I don’t know if the 3 x 4 rule is well known but I certainly think it’s more important than the kitchen triangle you often hear about. I thought I’d share it to help others when thinking about their kitchens and their workflow.
Looking forward to reading your book when I plan our mother-in-law kitchen.
Out here in Californication, we’ve learned a few tips:
1.) Secure valuable, heavy items ([like a China Cabinet] to the wall studs with two or three “L” shaped brackets. In an earthquake, the Cabinet won;’t tip over.
2.) secure cabinets with Child Safety Sliding Cabinet Locks. Same reason as above.
Gotta say I love this critique!

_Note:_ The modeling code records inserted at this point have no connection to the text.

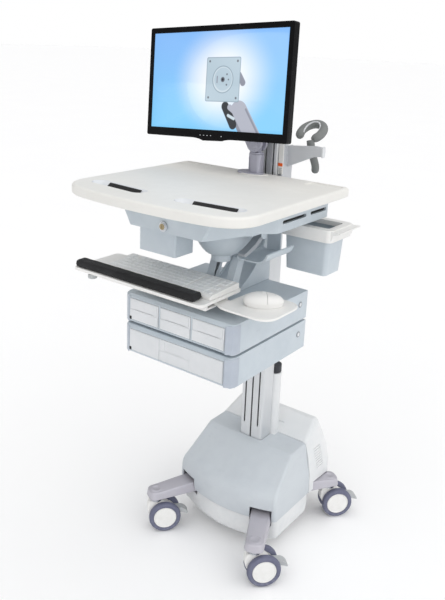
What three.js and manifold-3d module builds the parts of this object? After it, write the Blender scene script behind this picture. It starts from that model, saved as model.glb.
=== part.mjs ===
// Medication cart: wheeled base, fixed column, and a lifting head with worktop,
// keyboard, drawers, bin, scanner holder and a monitor arm.
// Millimetres, +Z up, the user stands on the -Y side and faces +Y.
import * as THREE from 'three';
import { mergeVertices } from 'three/addons/utils/BufferGeometryUtils.js';
import Module from 'manifold-3d';

const wasm = await Module();
wasm.setup();

// ---- driving dimensions -------------------------------------------------
const gap = 0.4;                 // clearance between touching pieces
const middle = { x: 37.68, y: 112.29 };   // moves the cart so that its overall box is centred

const caster = { frontX: 188, frontY: -210, rearX: 199, rearY: 210, radius: 50, trail: 26, turn: 47 };
const wheel = { inner: 14, outer: 32, axle: 5 };
const leg = { bottom: 113, top: 150, tip: 138, root: 34, end: 29 };
const pan = { bottom: 45, top: 120, half: 179, front: -88, bow: 38, back: 118, wall: 4 };
const hood = { bottom: 121, step: 200, top: 292, seam: 104, wall: 3.5 };
const column = { half: 41, front: 24, back: 82, bottom: 131, top: 1330, slot: 5, slotAt: 25 };
const worktop = { half: 278, front: -520, back: 12, top: 1148, thick: 26 };
const handle = { inner: 72, outer: 216, innerY: -440, outerY: -427, radius: 12, scoop: 12 };
const housing = { half: 220, front: -412, bottom: 1052, sideBottom: 1066, back: 10 };
const carriage = { half: 48, front: 4, bottom: 690, top: 1112 };
const drawerCase = { half: 183, front: -363, back: -1, chamfer: 22, opening: 160 };
const upperCase = { bottom: 758, top: 840, bays: 3 };
const lowerCase = { bottom: 668, top: 751, bays: 1 };
const keyboardTray = { left: -335, right: 118, front: -410, back: -232, top: 890, thick: 8 };
const mouseTray = { left: -60, right: 276, front: -350, back: -192, top: 874, thick: 6 };
const bin = { left: 118, right: 262, halfDepth: 52, bottom: 906, top: 1040 };
const scannerArm = { y: 52, depth: 14, reach: 140 };
const armFoot = { x: -8, y: -12 };
const armLink = { z: 1234, dx: -70, dz: 116, radius: 24, halfWidth: 18 };
const display = { width: 509, height: 308, x: -107, y: -84, z: 1402, tilt: 6, yaw: -3.4, roll: -3.5 };

// ---- materials ----------------------------------------------------------
const finish = (color, roughness, metalness = 0) => new THREE.MeshStandardMaterial({ color, roughness, metalness });
const whitePlastic = finish(0xf0f0ee, 0.45);
const greyPlastic = finish(0xc3cbd0, 0.5);
const blueGrey = finish(0xb9c5cc, 0.5);
const castMetal = finish(0xb9b7c2, 0.45, 0.3);
const aluminium = finish(0xd9d9d9, 0.35, 0.6);
const steel = finish(0xb8bcc0, 0.3, 0.9);
const darkPlastic = finish(0x22242a, 0.4);
const glossBlack = finish(0x16161a, 0.15);
const tyreRubber = finish(0x6c6f84, 0.6);
const softBlack = finish(0x2b2b2e, 0.8);
const greyRubber = finish(0x8b8d8c, 0.7);
const orangeMark = finish(0xf06a1e, 0.5);
const screenBlue = finish(0x8ecbff, 0.2);

// ---- solid helpers ------------------------------------------------------
// Gives a manifold solid for a closed three.js geometry.
function solid(geometry) {
  const bare = geometry.clone();
  bare.deleteAttribute('normal');
  bare.deleteAttribute('uv');
  const merged = mergeVertices(bare, 1e-3);
  const index = Array.from(merged.index.array);
  const triangles = [];
  for (let i = 0; i < index.length; i += 3) {
    const [a, b, c] = index.slice(i, i + 3);
    if (a !== b && b !== c && c !== a) triangles.push(a, b, c);
  }
  return new wasm.Manifold(new wasm.Mesh({
    numProp: 3,
    vertProperties: new Float32Array(merged.attributes.position.array),
    triVerts: new Uint32Array(triangles),
  }));
}

function geometryOf(shape) {
  const mesh = shape.getMesh();
  const geometry = new THREE.BufferGeometry();
  geometry.setAttribute('position', new THREE.BufferAttribute(new Float32Array(mesh.vertProperties), 3));
  geometry.setIndex(new THREE.BufferAttribute(new Uint32Array(mesh.triVerts), 1));
  geometry.computeVertexNormals();
  return geometry;
}

const join = (...solids) => solids.reduce((all, one) => all.add(one));
const cut = (body, ...tools) => tools.reduce((left, tool) => left.subtract(tool), body);

// Extrudes a closed outline. Along 'z' the points are (x, y), along 'x' they are (y, z),
// and along 'y' they are (x, z).
function prism(outline, axis, from, to, curveSegments = 6) {
  const shape = Array.isArray(outline) ? new THREE.Shape(outline.map(([u, v]) => new THREE.Vector2(u, v))) : outline;
  const geometry = new THREE.ExtrudeGeometry(shape, { depth: to - from, bevelEnabled: false, curveSegments });
  const basis = new THREE.Matrix4();
  if (axis === 'x') {
    basis.makeBasis(new THREE.Vector3(0, 1, 0), new THREE.Vector3(0, 0, 1), new THREE.Vector3(1, 0, 0));
    basis.setPosition(from, 0, 0);
  } else if (axis === 'y') {
    basis.makeBasis(new THREE.Vector3(1, 0, 0), new THREE.Vector3(0, 0, 1), new THREE.Vector3(0, -1, 0));
    basis.setPosition(0, to, 0);
  } else {
    basis.setPosition(0, 0, from);
  }
  return solid(geometry.applyMatrix4(basis));
}

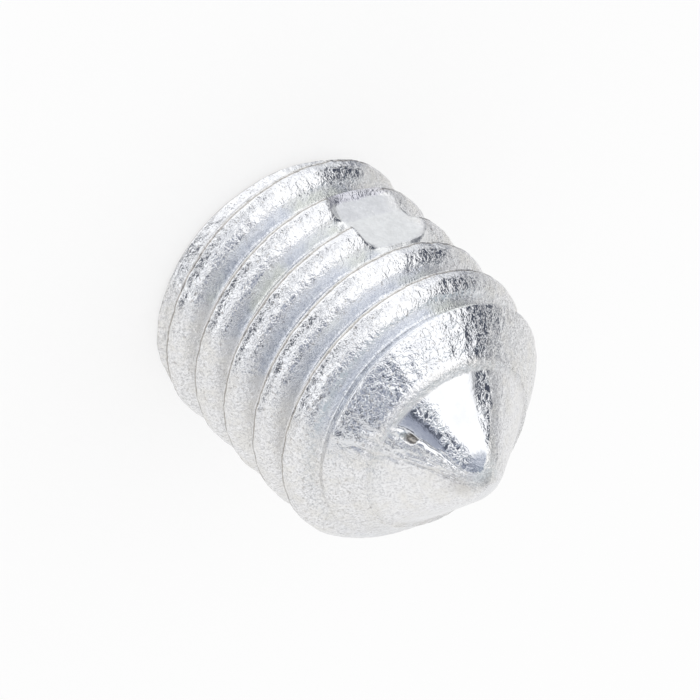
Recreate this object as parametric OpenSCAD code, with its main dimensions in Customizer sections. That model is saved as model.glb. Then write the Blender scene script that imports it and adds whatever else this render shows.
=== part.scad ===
// Connecting screw: a headless M5 x 6 screw with a rolled thread, a cone point and a hexagon socket.
// It stands on its flat drive end, with the axis of the thread along +Z and the point upwards.

/* [Body] */
// Length from the flat drive end to the tip of the point
length = 6; // [5.6:0.1:10]
// Diameter over the crests of the thread
thread_d = 4.97; // [4.8:0.01:5.2]

/* [Thread] */
// Distance between neighbouring crests
pitch = 0.8; // [0.5:0.05:1]
// Depth from crest to root
thread_depth = 0.42; // [0.2:0.01:0.45]
// Radius of the rounded front of a crest
front_radius = 0.4; // [0.2:0.01:0.42]
// Radius of the corner at the back of a crest
rear_radius = 0.06; // [0.02:0.01:0.12]
// Angle of a crest's front flank to a plane across the axis
front_flank = 20; // [10:1:25]
// Angle of a crest's rear flank to that plane
rear_flank = 36; // [25:1:40]
// Direction, seen from the point, in which a crest meets the drive end
thread_start = 49; // [0:1:359]
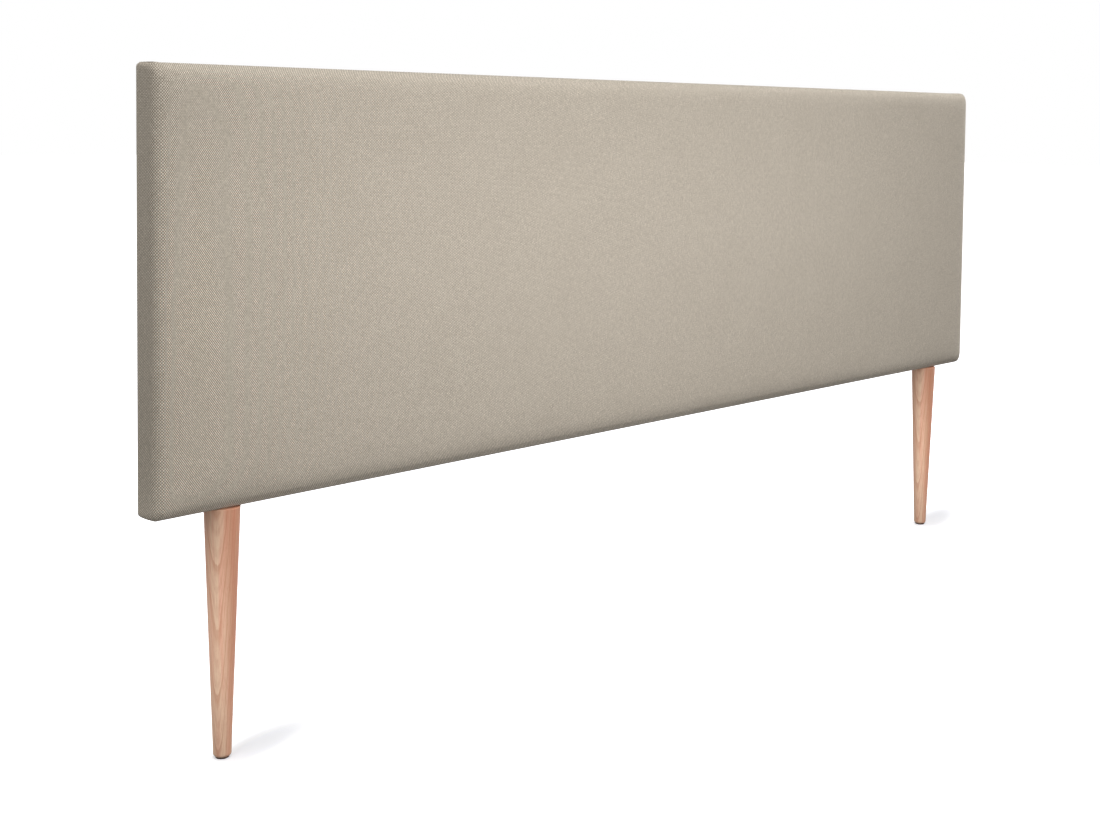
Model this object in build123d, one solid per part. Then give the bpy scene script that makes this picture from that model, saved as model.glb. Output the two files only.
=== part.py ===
from build123d import *
import os

# An upholstered headboard on two turned wooden legs. Foam and wadding lie over
# a board on a frame of softwood battens, and a fabric cover is drawn round the
# edges and stapled to the back of the frame under a dust cover.
# Millimetres. The front faces -Y, left is -X, and the origin lies on the floor
# below the middle of the headboard.

# Overall sizes
panel_length = 2000.0
panel_height = 600.0
leg_length = 350.0  # from the floor to the underside of the panel
edge_radius = 20.0  # round which the front turns into the four sides
corner_radius = 9.0  # of the four corners, seen from the front
crown_rise = 4.0  # of the flat middle of the front over its edges
crown_width = 90.0  # of the gently curved border between the two

# Layers of the panel, from the front to the back
cover_thickness = 1.0
wadding_thickness = 2.0
foam_thickness = 10.0
board_thickness = 3.0
batten_depth = 38.0
dust_cover_thickness = 0.5

# Frame
batten_width = 63.0
frame_gap = 0.5  # between the frame's outline and the wadding
upright_names = ("left_upright", "centre_upright", "right_upright")
block_side = 60.0  # of the triangular blocks glued into the frame's corners
block_setback = 4.0  # of a block behind the frame's front and back

# Hem of the cover, and the dust cover over it
hem_width = 34.0
dust_cover_margin = 6.0  # from the frame's outline
stud_hole_diameter = 14.0  # in the cover and wadding, for a leg's bolt

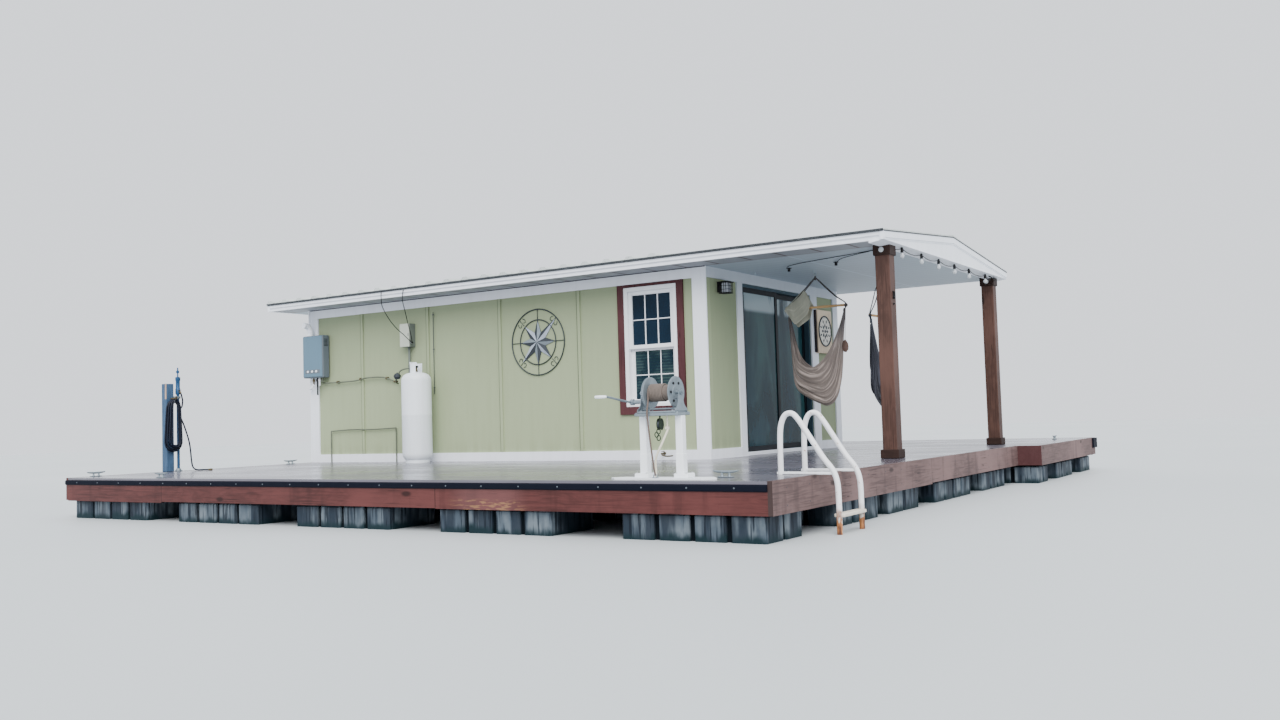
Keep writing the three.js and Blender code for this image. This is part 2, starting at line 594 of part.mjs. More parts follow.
const supply = { x: [-7065, -6893], z: [1510, 1816], depth: 118, gland: 16 };
const conduit = { x: -6970, out: 40, radius: 17, low: 500 };
const cableRadius = 7;
const eaveFace = roof.near - cableRadius - SEAT;
const glandAt = [3470, 1562];     // y and z
const cables = [                  // each comes over the eave and hangs down to the gland
  [[-7093, eaveFace, 2222], [-7088, eaveFace, 2072], [-7076, 3190, 1969], [-7041, 3250, 1852],
    [-6985, 3310, 1747], [-6919, 3370, 1663], [-6874, 3410, 1600], [-6872, ...glandAt]],
  [[-6695, eaveFace, 2215], [-6712, eaveFace, 2138], [-6721, 3165, 2062], [-6752, 3240, 1928],
    [-6792, 3320, 1805], [-6825, 3400, 1674], [-6850, 3448, 1588], [-6876, ...glandAt]],
];
function buildElectricBox() {
  const y = cabin.front - conduit.out;
  const side = supply.x[1];
  add('electric_box', join([
    box(supply.x, [cabin.front - supply.depth, cabin.front - SEAT], supply.z),
    bar([conduit.x, y, conduit.low], [conduit.x, y, supply.z[0] + BITE], conduit.radius),
    bar([side - BITE, ...glandAt], [side + 2 * supply.gland, ...glandAt], supply.gland),
    ...cables.map((run) => tube(run, cableRadius, 14, 6)),
  ]), paint.greyBox);
}

// Wrought compass ornament: two rings, spokes and a faceted eight-pointed star
const rose = { x: -4845, z: 1443, outer: 410, inner: 280, ring: 13, depth: 9, spoke: 4.5, spokeFrom: 150 };
const blades = [                  // turned from the axes, length, half its width, height of the crown
  [0, 268, 42, 30], [Math.PI / 4, 205, 36, 24],
];
const bladeEdge = 4;
function buildCompass() {
  const back = cabin.front - SEAT;
  const at = (angle, r, out) => [rose.x + r * Math.cos(angle), back - out, rose.z + r * Math.sin(angle)];
  const ring = (radius) => {
    const path = (r) => Array.from({ length: 36 }, (_, i) => {
      const [x, , z] = at((2 * Math.PI * i) / 36, r, 0);
      return [x, z];
    });
    return solidOf(prism(path(radius), 'y', back - rose.depth, back))
      .subtract(solidOf(prism(path(radius - rose.ring), 'y', back - rose.depth - PAST, back + PAST)));
  };
  const blade = (angle, length, width, height) => {
    const right = angle - Math.PI / 2;
    const left = angle + Math.PI / 2;
    const front = [at(angle, length, bladeEdge), at(left, width, bladeEdge), at(right, width, bladeEdge),
      at(angle, 0, height), at(angle + Math.PI, width, bladeEdge)];
    const under = [at(angle, width / 2, 0), at(left, width / 4, 0), at(right, width / 4, 0)];
    return wasm.Manifold.hull([...front, ...under]);
  };
  let star = ring(rose.outer).add(ring(rose.inner));
  for (let i = 0; i < 4; i += 1) {
    const axis = (Math.PI * i) / 2;
    const out = rose.depth / 2;
    star = star.add(solidOf(bar(at(axis, rose.spokeFrom, out), at(axis, rose.outer - rose.ring / 2, out),
      rose.spoke, 6)));
    for (const [turn, length, width, height] of blades) {
      star = star.add(blade(axis + turn, length, width, height));
    }
  }
  add('compass_rose', geometryOf(star), paint.iron);
}

const wallBoard = { y: [6440, 6900], z: [1266, 1841], thickness: 40, disc: 195, discZ: 1560, carving: 9 };
function buildWallBoard() {
  const x = [cabin.right + TRIM + SEAT, cabin.right + TRIM + wallBoard.thickness];
  const middle = (wallBoard.y[0] + wallBoard.y[1]) / 2;
  const outline = [[0, 0], [wallBoard.disc, 0], [wallBoard.disc, wallBoard.carving], [0, wallBoard.carving]];
  const disc = turned(outline, 28, [x[1] - BITE, middle, wallBoard.discZ], 'x');
  add('wall_board', join([box(x, wallBoard.y, wallBoard.z), disc]), paint.board);
}

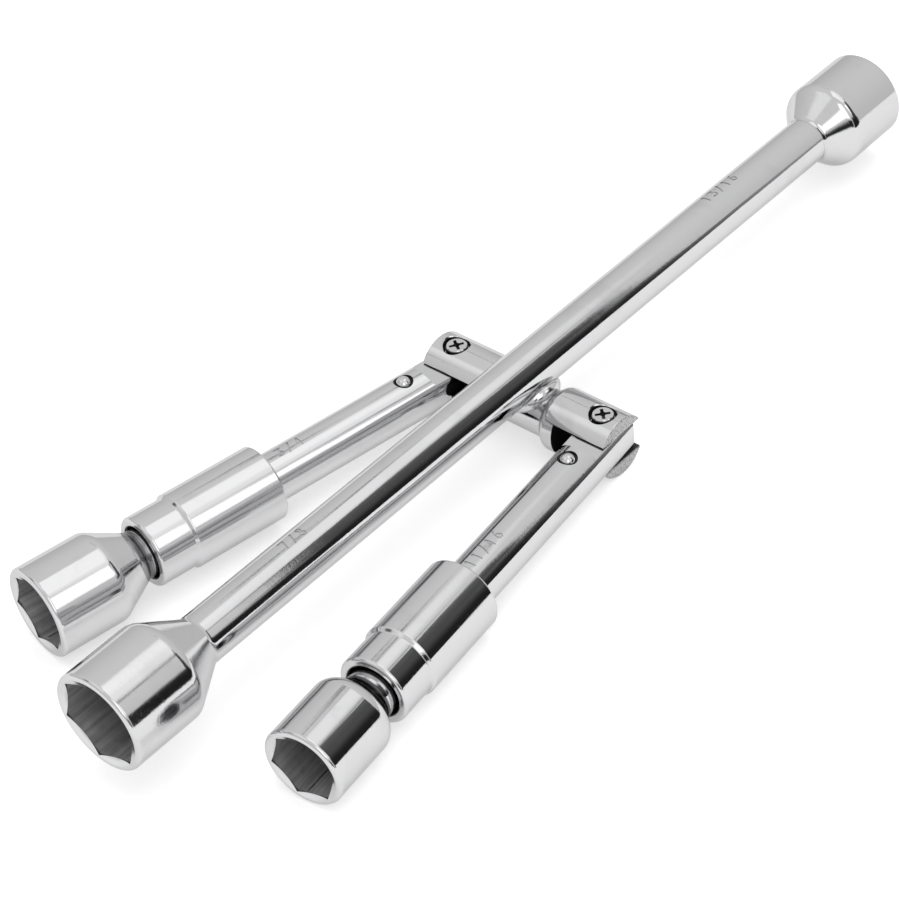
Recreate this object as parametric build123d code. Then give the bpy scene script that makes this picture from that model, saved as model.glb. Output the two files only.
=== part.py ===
from build123d import *
import math
import os

# A folding four-way lug wrench, in millimetres.
# Origin: where the main bar's axis passes over the middle of the crossbar.
# +X runs along the main bar to its 13/16 in. socket, +Y to the 3/4 in. arm, +Z up, away from the crossbar.

# ---- driving dimensions ----
bar_radius = 7.3             # all four bars are the same round stock
near_face = 170.0            # from the origin to the face of the 7/8 in. socket
far_face = 165.5             # from the origin to the face of the 13/16 in. socket
cross_drop = 12.4            # the crossbar's axis lies this far below the main bar's axis
pivot_reach = 26.7           # from the main bar's axis to each pivot, along the crossbar
left_splay = 10.4            # how far each folded arm leans outwards at rest, in degrees
right_splay = 6.57

# sockets: width across flats, outer radius, length, and length of the straight cylinder
near_socket = dict(flats=22.5, radius=14.85, length=36.9, barrel=22.9, phase=19.5)
far_socket = dict(flats=20.9, radius=13.85, length=31.3, barrel=22.0, phase=10.0)
left_socket = dict(flats=19.3, radius=13.55, length=33.6, barrel=21.0, phase=15.5)
right_socket = dict(flats=17.7, radius=12.0, length=28.5, barrel=22.2, phase=13.5)
socket_root_radius = 7.33    # the socket's small end runs into the bar
socket_root_length = 1.2     # straight length before the cone
left_arm_face = 146.2        # from the pivot to the face of the arm's socket
right_arm_face = 144.05

# clevis heads at the ends of the crossbar
head_radius = 9.55
head_start = 9.0             # from the main bar's axis
head_shoulder = 2.3          # length of the sloping shoulder
head_end = 33.1
slot_start = 15.2
slot_half = 4.85
spigot_radius = 5.0
spigot_end = 12.4

# weld bead between the main bar and the crossbar
bead_radius = 3.0
bead_seam_radius = 5.3       # the seam is a nearly round loop of this radius, seen from above
bead_out = 0.7               # the bead's middle lies this far outside the seam

# pivot joint
tongue_half = 4.65
nose_radius = 8.4            # the tongue is forged a little wider round the pivot
flat_radius = 13.9           # the tongue's flats are milled out to this radius about the pivot
nut_barrel_radius = 3.4
running_gap = 0.06
screw_head_radius = 3.25
recess_radius = 4.0
recess_floor = 7.5
screw_head_top = 9.1
thread_radius = 1.95

# ball that holds the sleeve once it covers the clevis
ball_radius = 2.38
left_ball_reach = 19.8       # from the pivot
right_ball_reach = 18.6
ball_height = 5.95           # the ball's centre above the arm's axis
ball_hole_radius = 2.6
ball_lip_radius = 2.33
ball_lip_floor = 6.5
ball_recess_radius = 2.9
ball_recess_floor = 6.7
ball_hole_floor = -2.0
spring_wire_radius = 0.25
spring_coil_radius = 1.7
spring_turns = 5

# locking sleeve
sleeve_length = 41.6
sleeve_large = 29.0          # length of the large outside diameter, towards the clevis
sleeve_step = 1.0            # length of the slope down to the small diameter
sleeve_large_radius = 11.35
sleeve_small_radius = 10.6
sleeve_wide_bore = 9.9       # passes over the clevis
sleeve_wide_depth = 27.0
sleeve_guide_bore = 7.85     # slides on the arm
groove_radius = 8.5          # the ball springs into this groove
groove_from_rear = 38.1
groove_width = 3.2
left_sleeve_rear = 70.3      # from the pivot to the sleeve's rear face at rest
right_sleeve_rear = 71.5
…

So much to learn from in the discussion. I think the comments about the worktable miss the obvious fact that chris will have one or two of his workbenches in the kitchen at any given time… probably just moved them to the side to take the pics. Anarchist cookbook here we come! You know you want to!
I will definitely buy Chris’s cookbook when it comes out. And there are a couple of kitchens in Kitchen Think that have woodworking benches in them.